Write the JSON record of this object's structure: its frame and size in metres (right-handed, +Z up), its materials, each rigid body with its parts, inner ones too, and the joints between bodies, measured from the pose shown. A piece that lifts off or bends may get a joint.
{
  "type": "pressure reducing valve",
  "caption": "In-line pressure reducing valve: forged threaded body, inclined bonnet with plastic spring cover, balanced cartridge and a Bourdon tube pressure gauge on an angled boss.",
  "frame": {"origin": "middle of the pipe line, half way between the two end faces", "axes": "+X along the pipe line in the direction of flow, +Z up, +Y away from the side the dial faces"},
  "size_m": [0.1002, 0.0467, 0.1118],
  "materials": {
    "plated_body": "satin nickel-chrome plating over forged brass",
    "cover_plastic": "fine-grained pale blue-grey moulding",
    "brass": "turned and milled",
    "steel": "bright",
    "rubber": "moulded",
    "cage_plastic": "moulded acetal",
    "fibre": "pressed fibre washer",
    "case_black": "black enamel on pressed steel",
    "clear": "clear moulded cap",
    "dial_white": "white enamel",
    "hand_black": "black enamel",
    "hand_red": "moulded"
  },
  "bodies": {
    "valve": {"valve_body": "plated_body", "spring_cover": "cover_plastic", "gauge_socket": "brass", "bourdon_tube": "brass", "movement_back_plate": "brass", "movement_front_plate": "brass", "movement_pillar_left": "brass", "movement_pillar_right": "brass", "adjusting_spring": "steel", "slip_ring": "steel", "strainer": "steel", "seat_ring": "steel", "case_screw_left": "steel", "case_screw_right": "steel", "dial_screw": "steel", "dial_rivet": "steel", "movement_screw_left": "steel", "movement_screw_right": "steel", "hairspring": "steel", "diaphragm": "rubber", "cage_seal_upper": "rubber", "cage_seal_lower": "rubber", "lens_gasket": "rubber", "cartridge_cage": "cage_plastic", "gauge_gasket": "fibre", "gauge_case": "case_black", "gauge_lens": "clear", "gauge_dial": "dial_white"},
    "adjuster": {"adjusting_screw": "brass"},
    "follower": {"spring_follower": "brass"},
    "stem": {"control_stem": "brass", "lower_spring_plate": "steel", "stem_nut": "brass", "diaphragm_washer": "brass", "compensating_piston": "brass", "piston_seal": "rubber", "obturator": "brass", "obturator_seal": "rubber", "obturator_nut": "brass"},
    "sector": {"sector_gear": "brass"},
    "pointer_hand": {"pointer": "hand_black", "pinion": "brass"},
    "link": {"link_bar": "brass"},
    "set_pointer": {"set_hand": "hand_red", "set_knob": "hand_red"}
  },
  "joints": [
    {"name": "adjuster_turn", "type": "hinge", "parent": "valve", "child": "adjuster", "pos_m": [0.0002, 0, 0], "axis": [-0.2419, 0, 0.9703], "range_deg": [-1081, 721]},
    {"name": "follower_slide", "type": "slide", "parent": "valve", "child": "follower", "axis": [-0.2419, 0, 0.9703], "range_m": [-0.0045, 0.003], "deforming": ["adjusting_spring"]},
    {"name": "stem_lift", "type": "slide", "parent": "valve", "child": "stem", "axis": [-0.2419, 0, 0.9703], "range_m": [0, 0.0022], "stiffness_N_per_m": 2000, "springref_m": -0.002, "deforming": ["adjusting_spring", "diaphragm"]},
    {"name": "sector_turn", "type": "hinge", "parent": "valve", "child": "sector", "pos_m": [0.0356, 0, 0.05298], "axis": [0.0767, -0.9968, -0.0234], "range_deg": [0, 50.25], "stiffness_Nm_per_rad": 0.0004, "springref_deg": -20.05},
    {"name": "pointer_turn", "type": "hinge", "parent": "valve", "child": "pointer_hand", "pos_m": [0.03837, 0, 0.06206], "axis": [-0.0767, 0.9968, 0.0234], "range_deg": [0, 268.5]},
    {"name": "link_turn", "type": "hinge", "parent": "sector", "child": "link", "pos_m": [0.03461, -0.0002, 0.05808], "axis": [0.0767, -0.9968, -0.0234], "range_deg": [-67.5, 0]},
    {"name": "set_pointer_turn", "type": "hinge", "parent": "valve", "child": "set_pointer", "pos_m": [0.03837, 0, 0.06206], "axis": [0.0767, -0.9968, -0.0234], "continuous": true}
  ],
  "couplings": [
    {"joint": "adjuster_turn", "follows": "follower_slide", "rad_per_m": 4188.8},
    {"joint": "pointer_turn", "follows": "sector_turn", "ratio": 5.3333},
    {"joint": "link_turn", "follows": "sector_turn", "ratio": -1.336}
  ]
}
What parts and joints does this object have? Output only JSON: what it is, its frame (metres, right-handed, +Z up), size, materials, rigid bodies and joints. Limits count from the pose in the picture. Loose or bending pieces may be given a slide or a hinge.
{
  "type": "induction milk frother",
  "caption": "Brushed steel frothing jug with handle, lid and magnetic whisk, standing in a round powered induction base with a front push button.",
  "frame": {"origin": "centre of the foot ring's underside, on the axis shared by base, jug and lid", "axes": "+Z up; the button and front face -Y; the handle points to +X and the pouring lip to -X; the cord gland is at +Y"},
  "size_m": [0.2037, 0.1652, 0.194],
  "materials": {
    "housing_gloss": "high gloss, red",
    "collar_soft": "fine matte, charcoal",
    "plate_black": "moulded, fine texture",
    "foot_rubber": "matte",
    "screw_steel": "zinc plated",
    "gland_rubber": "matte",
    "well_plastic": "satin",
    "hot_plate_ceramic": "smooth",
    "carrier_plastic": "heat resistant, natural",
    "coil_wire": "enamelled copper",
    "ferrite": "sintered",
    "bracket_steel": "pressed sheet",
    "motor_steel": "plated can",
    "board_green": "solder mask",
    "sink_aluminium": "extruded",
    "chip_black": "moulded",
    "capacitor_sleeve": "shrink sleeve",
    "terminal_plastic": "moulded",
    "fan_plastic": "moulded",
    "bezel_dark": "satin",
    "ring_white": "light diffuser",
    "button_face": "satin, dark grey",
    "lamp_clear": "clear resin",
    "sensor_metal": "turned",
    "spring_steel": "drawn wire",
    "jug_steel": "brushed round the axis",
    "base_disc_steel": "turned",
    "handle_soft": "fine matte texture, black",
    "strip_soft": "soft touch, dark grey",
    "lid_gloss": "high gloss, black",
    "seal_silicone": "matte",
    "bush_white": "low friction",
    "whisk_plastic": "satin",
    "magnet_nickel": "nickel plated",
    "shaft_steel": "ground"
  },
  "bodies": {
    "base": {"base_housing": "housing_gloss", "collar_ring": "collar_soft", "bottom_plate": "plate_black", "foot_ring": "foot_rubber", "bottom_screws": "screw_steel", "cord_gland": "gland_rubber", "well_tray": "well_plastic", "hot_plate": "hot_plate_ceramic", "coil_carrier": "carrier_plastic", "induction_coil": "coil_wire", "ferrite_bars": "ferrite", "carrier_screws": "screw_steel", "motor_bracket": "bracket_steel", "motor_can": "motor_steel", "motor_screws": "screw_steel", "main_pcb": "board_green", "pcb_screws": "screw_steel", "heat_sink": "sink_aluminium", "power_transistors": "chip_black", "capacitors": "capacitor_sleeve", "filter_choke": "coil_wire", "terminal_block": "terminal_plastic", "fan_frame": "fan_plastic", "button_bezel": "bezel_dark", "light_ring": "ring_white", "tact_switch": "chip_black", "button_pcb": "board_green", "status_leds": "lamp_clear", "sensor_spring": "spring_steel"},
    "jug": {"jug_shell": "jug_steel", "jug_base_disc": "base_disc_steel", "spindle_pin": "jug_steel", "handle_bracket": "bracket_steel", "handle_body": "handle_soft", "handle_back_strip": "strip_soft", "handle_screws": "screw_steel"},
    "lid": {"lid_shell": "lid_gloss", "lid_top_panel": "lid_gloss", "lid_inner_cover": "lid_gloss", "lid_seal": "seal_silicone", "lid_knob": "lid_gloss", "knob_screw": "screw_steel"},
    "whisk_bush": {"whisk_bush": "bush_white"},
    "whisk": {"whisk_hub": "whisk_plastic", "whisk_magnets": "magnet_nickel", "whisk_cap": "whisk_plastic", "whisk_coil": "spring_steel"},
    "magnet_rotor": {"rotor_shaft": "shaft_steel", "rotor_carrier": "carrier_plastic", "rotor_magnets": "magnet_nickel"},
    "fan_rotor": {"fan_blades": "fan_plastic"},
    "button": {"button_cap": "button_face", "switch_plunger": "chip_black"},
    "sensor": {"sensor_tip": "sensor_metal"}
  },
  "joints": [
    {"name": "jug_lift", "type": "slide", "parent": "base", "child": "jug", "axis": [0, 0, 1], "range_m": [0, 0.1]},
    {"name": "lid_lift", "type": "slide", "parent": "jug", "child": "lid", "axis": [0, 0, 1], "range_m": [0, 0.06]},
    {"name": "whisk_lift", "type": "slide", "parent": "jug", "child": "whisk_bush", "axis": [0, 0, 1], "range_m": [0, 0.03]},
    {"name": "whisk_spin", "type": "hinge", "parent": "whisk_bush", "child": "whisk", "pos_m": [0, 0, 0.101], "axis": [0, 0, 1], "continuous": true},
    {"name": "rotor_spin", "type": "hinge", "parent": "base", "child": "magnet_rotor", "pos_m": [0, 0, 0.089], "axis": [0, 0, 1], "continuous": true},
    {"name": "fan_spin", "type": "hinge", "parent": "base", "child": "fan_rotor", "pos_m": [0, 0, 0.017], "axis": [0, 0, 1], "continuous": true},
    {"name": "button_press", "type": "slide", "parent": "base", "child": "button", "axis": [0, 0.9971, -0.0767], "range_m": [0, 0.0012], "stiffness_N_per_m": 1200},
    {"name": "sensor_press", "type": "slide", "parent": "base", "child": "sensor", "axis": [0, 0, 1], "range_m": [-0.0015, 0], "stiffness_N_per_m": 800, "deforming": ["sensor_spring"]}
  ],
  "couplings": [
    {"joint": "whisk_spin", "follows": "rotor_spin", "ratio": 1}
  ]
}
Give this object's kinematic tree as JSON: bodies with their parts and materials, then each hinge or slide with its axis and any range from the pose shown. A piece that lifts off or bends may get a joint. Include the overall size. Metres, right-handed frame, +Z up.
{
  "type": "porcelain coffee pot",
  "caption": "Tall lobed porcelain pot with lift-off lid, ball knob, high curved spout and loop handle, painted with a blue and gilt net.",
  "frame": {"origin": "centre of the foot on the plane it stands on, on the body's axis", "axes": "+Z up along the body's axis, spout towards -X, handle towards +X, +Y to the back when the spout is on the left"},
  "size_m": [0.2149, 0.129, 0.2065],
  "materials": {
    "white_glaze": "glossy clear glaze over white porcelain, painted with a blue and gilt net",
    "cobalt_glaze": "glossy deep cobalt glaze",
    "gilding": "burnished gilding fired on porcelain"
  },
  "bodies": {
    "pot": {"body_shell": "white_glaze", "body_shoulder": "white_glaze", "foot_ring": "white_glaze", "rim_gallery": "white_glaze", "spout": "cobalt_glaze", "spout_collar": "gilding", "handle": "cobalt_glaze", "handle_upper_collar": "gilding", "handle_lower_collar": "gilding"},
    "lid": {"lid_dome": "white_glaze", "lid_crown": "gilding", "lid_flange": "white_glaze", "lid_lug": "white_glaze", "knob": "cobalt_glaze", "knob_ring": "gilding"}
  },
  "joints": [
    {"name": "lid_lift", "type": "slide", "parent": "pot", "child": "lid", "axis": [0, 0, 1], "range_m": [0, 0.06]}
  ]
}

◆ ◆ ◆ ◆ ◆ ◆ ◆

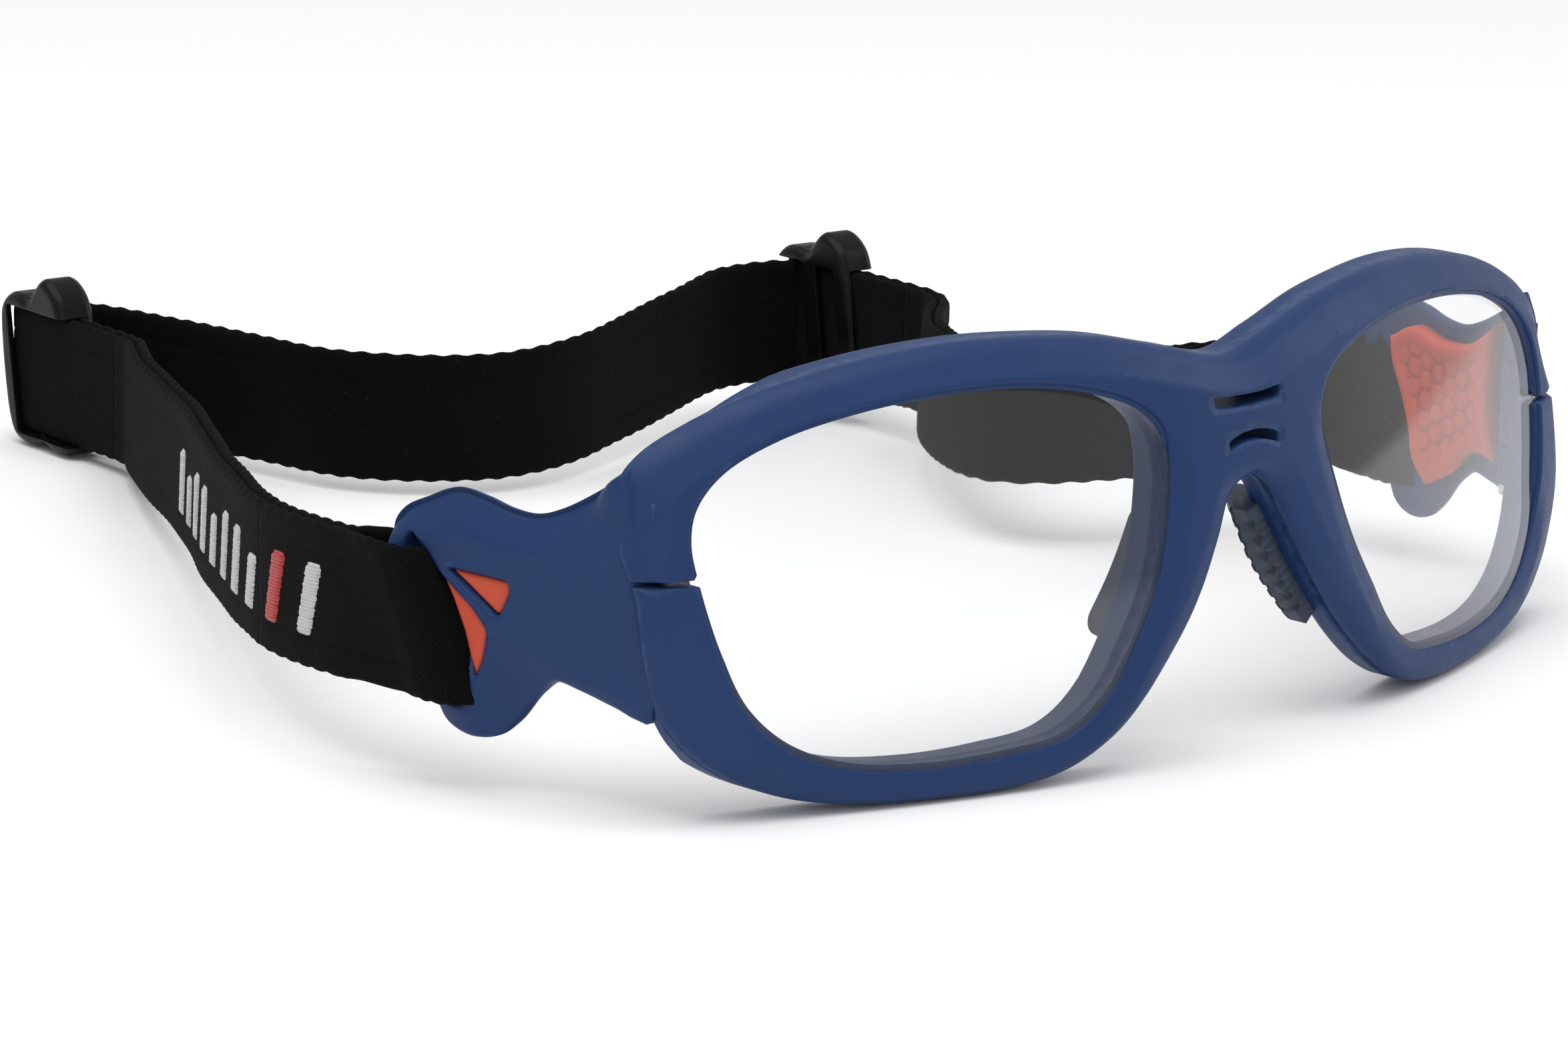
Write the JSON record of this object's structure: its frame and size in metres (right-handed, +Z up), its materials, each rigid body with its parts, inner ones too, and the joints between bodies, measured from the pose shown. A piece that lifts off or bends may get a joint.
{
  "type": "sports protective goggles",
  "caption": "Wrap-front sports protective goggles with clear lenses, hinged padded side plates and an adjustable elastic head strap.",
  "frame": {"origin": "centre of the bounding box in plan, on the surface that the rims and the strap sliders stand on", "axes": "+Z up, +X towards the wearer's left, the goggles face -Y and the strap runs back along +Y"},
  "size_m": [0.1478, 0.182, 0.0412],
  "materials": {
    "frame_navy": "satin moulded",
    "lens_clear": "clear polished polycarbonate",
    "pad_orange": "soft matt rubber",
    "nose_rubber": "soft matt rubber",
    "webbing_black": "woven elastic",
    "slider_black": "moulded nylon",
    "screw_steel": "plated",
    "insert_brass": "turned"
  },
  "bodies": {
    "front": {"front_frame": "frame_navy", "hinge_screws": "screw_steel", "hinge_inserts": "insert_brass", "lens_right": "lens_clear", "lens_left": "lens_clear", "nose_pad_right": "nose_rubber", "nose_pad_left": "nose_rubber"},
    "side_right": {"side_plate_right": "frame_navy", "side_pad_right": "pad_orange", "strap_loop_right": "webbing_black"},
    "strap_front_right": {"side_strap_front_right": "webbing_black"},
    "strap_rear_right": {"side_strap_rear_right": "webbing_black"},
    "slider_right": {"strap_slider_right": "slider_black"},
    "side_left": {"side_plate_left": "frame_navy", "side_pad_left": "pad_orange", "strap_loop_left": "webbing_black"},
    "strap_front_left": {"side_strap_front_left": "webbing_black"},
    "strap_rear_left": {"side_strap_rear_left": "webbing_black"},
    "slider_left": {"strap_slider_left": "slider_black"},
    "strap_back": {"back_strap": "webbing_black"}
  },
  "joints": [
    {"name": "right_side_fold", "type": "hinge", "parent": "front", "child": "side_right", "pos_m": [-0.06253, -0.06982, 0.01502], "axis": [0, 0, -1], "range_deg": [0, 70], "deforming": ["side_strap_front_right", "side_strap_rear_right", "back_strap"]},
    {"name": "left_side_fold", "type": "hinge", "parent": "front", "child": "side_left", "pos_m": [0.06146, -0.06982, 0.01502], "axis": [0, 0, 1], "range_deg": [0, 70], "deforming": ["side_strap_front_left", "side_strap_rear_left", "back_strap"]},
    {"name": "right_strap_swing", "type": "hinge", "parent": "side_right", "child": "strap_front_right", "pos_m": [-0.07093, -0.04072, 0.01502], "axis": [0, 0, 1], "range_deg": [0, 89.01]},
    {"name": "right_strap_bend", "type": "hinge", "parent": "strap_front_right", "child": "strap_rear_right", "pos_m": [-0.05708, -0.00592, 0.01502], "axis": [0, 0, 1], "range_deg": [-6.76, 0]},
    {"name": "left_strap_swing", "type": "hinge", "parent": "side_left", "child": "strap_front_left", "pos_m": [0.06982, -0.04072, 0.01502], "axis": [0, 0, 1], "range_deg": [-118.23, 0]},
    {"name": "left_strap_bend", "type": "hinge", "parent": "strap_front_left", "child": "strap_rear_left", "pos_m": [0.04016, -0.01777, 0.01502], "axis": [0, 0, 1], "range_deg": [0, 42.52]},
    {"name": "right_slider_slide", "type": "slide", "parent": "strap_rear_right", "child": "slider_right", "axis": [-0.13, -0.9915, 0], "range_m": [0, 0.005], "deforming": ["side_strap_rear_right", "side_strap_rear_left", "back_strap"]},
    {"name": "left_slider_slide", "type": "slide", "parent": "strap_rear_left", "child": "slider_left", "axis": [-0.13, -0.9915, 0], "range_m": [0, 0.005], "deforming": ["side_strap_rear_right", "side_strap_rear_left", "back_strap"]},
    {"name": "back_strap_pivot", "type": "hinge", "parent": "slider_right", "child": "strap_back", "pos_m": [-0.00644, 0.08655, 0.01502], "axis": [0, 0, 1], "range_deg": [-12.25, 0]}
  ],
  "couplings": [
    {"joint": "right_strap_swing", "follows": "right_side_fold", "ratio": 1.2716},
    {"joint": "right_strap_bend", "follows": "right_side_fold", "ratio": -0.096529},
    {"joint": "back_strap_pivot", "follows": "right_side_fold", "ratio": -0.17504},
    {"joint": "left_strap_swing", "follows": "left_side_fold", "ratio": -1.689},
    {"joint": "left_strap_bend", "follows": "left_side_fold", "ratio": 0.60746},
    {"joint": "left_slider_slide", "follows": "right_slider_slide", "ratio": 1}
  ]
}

◆ ◆ ◆ ◆ ◆ ◆ ◆

**TASK DIRECTIONS:** Copy each line of the data that contains the word "with".

**ANSWER BELOW:**
Write the JSON record of this object's structure: its frame and size in metres (right-handed, +Z up), its materials, each rigid body with its parts, inner ones too, and the joints between bodies, measured from the pose shown. A piece that lifts off or bends may get a joint.
  "caption": "In-line pressure reducing valve: forged threaded body, inclined bonnet with plastic spring cover, balanced cartridge and a Bourdon tube pressure gauge on an angled boss.",
  "caption": "Brushed steel frothing jug with handle, lid and magnetic whisk, standing in a round powered induction base with a front push button.",
Give this object's kinematic tree as JSON: bodies with their parts and materials, then each hinge or slide with its axis and any range from the pose shown. A piece that lifts off or bends may get a joint. Include the overall size. Metres, right-handed frame, +Z up.
  "caption": "Tall lobed porcelain pot with lift-off lid, ball knob, high curved spout and loop handle, painted with a blue and gilt net.",
    "white_glaze": "glossy clear glaze over white porcelain, painted with a blue and gilt net",
Write the JSON record of this object's structure: its frame and size in metres (right-handed, +Z up), its materials, each rigid body with its parts, inner ones too, and the joints between bodies, measured from the pose shown. A piece that lifts off or bends may get a joint.
  "caption": "Wrap-front sports protective goggles with clear lenses, hinged padded side plates and an adjustable elastic head strap.",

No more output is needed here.